- _What you will do_
The lines to return are those from the one containing "profile = half_profile" down to the one containing "before = set(bpy.data.objects)", inclusive; return them exactly and nothing else.

- _Data_

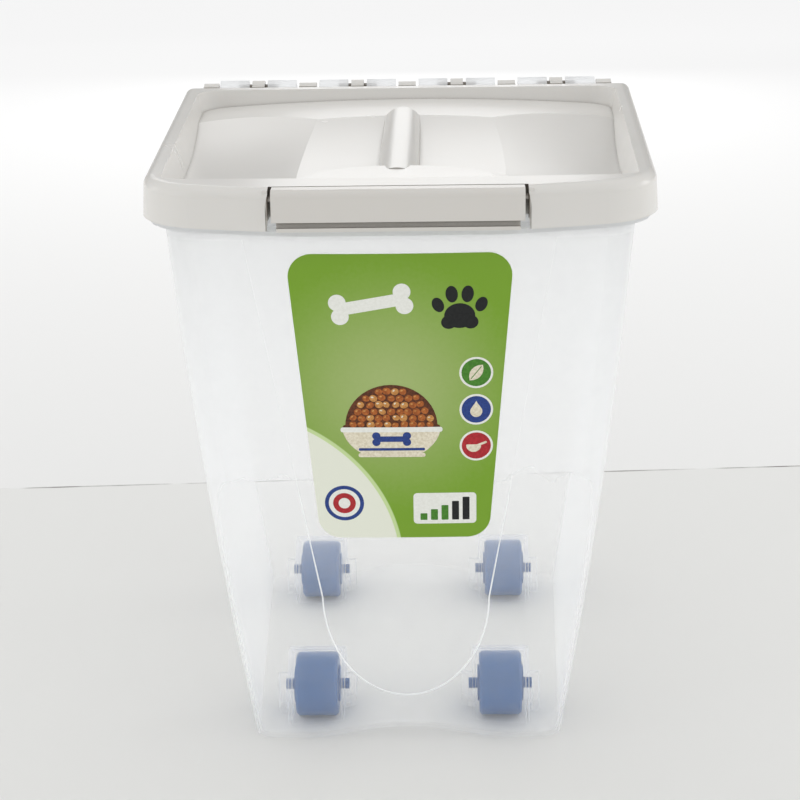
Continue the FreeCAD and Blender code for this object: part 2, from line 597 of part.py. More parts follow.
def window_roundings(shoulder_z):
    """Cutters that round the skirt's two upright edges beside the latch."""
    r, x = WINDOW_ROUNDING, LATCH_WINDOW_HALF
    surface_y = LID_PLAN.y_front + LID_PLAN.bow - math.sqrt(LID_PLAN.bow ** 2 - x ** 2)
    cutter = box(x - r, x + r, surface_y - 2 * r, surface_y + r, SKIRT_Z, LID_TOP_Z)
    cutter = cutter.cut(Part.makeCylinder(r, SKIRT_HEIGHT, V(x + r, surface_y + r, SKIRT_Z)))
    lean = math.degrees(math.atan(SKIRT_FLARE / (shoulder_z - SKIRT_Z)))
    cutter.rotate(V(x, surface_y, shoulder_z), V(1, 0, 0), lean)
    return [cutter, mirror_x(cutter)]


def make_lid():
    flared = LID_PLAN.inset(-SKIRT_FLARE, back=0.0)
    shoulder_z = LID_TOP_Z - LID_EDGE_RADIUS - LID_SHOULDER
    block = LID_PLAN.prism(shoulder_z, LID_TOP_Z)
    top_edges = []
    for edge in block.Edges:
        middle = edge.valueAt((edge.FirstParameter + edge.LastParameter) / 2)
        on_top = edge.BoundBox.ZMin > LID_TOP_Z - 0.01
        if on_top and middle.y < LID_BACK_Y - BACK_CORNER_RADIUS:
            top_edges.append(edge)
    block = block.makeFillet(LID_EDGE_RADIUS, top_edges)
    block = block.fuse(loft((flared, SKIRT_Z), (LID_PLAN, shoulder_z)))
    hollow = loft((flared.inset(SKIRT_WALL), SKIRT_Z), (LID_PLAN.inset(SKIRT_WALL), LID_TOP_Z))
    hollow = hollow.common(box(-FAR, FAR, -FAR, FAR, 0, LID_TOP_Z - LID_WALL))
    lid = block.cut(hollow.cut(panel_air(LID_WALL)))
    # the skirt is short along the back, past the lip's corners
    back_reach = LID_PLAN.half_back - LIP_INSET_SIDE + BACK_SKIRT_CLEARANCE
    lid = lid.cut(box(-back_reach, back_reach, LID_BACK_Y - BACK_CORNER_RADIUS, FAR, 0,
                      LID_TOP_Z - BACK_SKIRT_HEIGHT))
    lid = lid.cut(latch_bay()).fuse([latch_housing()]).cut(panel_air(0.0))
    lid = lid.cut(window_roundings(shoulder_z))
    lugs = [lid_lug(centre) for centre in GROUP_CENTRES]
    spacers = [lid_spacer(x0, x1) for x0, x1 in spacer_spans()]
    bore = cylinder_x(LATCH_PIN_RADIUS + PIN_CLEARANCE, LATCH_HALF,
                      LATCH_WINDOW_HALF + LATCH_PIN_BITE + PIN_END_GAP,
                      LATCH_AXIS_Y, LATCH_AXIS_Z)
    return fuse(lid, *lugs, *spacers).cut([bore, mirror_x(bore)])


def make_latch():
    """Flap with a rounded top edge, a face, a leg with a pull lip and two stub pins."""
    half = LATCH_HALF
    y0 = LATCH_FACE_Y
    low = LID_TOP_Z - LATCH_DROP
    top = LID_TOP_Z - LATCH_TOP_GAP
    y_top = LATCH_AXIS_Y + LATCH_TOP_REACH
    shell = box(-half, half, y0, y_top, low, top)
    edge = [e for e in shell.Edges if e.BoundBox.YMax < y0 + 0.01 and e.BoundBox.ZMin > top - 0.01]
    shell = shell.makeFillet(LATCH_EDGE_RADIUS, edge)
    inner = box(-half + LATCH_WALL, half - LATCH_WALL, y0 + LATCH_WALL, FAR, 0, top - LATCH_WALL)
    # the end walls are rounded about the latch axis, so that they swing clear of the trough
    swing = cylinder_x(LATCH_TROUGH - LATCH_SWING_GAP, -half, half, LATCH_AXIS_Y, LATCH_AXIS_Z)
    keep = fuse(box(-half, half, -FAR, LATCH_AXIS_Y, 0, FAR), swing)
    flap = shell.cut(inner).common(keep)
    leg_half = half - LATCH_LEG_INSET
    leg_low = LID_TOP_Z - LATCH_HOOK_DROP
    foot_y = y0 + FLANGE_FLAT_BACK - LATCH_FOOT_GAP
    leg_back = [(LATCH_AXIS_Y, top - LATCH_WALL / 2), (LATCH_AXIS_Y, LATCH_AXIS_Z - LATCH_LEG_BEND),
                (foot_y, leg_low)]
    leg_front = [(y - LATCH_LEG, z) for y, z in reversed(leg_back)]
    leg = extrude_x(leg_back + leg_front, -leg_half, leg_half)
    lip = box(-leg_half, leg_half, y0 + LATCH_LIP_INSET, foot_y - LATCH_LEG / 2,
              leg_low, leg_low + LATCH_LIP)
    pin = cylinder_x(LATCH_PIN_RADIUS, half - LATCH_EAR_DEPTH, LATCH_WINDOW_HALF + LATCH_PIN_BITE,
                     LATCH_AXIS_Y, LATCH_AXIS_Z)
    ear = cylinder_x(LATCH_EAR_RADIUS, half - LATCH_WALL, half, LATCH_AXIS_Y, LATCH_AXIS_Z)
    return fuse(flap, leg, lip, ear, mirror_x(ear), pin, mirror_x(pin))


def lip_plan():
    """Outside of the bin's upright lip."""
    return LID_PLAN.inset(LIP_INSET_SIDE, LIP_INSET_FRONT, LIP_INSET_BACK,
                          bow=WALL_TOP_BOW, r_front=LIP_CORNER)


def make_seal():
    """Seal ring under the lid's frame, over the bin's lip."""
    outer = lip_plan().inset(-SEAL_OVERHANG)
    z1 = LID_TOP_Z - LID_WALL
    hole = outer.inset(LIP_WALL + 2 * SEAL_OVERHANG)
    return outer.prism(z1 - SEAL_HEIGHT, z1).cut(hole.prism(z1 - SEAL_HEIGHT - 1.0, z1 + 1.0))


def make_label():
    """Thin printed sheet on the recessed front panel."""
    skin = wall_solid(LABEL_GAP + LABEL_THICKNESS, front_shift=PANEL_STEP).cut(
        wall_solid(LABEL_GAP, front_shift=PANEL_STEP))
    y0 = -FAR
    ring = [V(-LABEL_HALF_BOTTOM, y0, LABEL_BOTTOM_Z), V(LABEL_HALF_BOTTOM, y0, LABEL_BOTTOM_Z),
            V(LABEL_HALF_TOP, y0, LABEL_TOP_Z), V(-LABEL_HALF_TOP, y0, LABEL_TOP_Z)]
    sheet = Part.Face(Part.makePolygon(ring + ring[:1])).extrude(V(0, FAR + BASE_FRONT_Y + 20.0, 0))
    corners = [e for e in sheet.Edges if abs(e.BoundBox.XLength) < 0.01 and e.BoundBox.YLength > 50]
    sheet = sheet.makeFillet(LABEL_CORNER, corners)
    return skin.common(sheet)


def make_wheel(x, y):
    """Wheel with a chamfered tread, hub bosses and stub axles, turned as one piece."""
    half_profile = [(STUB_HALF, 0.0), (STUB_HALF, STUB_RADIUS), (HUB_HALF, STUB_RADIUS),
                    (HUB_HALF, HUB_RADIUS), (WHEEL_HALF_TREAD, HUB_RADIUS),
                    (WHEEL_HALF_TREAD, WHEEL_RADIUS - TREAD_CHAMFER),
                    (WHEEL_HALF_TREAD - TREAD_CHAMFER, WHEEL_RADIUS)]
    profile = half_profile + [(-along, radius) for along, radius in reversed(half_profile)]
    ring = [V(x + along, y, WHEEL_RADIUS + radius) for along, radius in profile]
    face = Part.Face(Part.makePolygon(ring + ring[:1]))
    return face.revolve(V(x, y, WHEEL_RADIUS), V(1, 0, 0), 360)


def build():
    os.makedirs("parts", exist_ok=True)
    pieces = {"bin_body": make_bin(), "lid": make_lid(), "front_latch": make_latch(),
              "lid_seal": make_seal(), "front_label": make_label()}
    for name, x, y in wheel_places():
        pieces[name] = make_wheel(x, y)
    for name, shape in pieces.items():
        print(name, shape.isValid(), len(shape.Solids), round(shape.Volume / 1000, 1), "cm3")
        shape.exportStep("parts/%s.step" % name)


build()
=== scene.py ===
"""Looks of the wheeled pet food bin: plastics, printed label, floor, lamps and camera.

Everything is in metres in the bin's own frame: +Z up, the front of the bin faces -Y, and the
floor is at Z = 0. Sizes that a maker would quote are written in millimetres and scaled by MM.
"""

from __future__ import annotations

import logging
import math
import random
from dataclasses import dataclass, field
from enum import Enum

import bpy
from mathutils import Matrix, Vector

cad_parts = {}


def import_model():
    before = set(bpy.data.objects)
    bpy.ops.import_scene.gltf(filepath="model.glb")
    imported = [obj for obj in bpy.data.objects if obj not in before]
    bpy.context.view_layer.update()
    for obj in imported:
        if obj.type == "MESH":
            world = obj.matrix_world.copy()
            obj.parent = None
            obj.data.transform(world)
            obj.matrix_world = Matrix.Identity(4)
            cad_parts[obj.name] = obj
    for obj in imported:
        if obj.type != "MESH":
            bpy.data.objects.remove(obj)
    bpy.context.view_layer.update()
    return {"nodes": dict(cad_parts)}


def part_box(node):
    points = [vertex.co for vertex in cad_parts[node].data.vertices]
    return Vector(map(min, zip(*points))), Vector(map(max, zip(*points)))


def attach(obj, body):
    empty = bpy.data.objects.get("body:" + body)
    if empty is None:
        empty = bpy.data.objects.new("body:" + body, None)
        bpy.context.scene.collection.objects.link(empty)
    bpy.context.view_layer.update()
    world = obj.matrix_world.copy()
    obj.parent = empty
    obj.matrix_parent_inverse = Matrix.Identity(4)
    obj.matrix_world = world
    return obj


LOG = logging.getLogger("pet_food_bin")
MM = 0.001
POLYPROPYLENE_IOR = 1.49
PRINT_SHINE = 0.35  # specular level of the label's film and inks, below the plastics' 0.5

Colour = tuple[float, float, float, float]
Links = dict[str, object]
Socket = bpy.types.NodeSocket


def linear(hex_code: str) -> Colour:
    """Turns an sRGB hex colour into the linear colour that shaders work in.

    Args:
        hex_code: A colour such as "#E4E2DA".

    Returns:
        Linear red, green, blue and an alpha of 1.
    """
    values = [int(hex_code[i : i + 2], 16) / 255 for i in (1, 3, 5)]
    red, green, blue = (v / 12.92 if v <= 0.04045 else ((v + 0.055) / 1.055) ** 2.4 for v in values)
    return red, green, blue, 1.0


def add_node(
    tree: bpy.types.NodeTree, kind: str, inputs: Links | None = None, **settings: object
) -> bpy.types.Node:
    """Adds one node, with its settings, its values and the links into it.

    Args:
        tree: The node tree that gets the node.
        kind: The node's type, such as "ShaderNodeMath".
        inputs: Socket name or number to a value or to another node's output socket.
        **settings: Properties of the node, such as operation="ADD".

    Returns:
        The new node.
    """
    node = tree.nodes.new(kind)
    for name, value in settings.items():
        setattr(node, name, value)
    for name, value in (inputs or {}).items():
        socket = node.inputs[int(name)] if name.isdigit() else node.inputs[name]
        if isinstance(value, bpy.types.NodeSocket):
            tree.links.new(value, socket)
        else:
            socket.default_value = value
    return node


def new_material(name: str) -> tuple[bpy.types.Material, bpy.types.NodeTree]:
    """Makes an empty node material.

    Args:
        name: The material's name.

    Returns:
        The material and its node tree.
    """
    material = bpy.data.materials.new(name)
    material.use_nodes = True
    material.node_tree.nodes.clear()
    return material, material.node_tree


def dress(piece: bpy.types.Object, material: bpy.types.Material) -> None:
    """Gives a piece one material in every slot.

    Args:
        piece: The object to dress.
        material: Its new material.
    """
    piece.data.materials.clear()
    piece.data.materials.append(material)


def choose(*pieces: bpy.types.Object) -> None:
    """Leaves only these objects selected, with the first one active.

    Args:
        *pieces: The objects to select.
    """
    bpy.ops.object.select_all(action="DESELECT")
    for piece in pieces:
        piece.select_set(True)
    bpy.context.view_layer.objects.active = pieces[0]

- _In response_
    profile = half_profile + [(-along, radius) for along, radius in reversed(half_profile)]
    ring = [V(x + along, y, WHEEL_RADIUS + radius) for along, radius in profile]
    face = Part.Face(Part.makePolygon(ring + ring[:1]))
    return face.revolve(V(x, y, WHEEL_RADIUS), V(1, 0, 0), 360)


def build():
    os.makedirs("parts", exist_ok=True)
    pieces = {"bin_body": make_bin(), "lid": make_lid(), "front_latch": make_latch(),
              "lid_seal": make_seal(), "front_label": make_label()}
    for name, x, y in wheel_places():
        pieces[name] = make_wheel(x, y)
    for name, shape in pieces.items():
        print(name, shape.isValid(), len(shape.Solids), round(shape.Volume / 1000, 1), "cm3")
        shape.exportStep("parts/%s.step" % name)


build()
=== scene.py ===
"""Looks of the wheeled pet food bin: plastics, printed label, floor, lamps and camera.

Everything is in metres in the bin's own frame: +Z up, the front of the bin faces -Y, and the
floor is at Z = 0. Sizes that a maker would quote are written in millimetres and scaled by MM.
"""

from __future__ import annotations

import logging
import math
import random
from dataclasses import dataclass, field
from enum import Enum

import bpy
from mathutils import Matrix, Vector

cad_parts = {}


def import_model():
    before = set(bpy.data.objects)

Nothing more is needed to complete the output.